Neste sentido, só podemos esperar que o mercado editorial brasileiro aproveite este momento para relançar e traduzir não apenas as obras literárias e teatrais de Sartre, mas principalmente sua obra filosófica. Textos fundamentais como: "A transcendência do ego", "Esboço de uma teoria das emoções", "A imaginação" e as coletâneas lançadas sob o nome de Situações ainda estão sem tradução ou circulam apenas em traduções restritas.

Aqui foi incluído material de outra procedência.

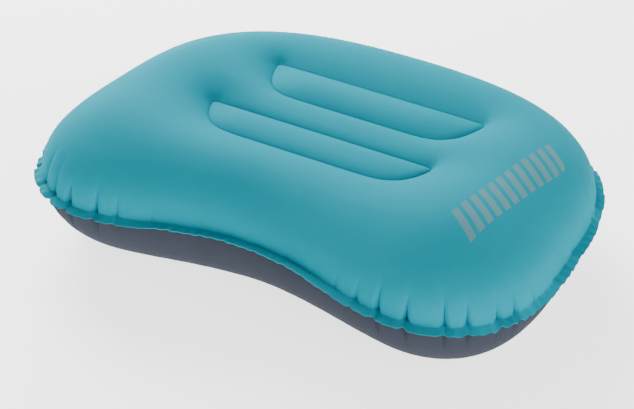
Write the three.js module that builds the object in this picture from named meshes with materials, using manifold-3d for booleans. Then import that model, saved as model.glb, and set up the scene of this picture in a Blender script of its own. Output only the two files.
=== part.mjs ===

Trata-se de uma falha que impede o público leitor brasileiro de compreender mais claramente como se articulam projeto filosófico e prática de engajamento no interior da experiência intelectual sartreana, ou ainda (e isto me parece o mais interessante) como os impasses do programa filosófico vão reverberar na constituição das modalidades e regimes de engajamento. Neste sentido, um livro importante a ser traduzido seria, por exemplo, Parcours deux 1951-1961, com textos de Merleau-Ponty a respeito de sua ruptura com Sartre que o levaria a escrever Sartre e o ultrabolchevismo. Nele, encontramos uma bela exposição desta articulação entre pensar filosófico e praxis em Sartre. Ao final, ela acaba por nos mostrar algo que Heidegger, o mesmo Heidegger com que Sartre teve uma relação tão turbulenta, já mostrara: a inanidade completa da distinção entre pensar e ação. Pois, como diria Heidegger, o pensar age enquanto pensa. Ele age nesta dimensão mais relevante da ação, pois o pensar configura o sentido do campo no qual a ação irá se colocar. E este configurar é o trabalho mais pesado. Um trabalho que Sartre nunca se recusou a levar a cabo.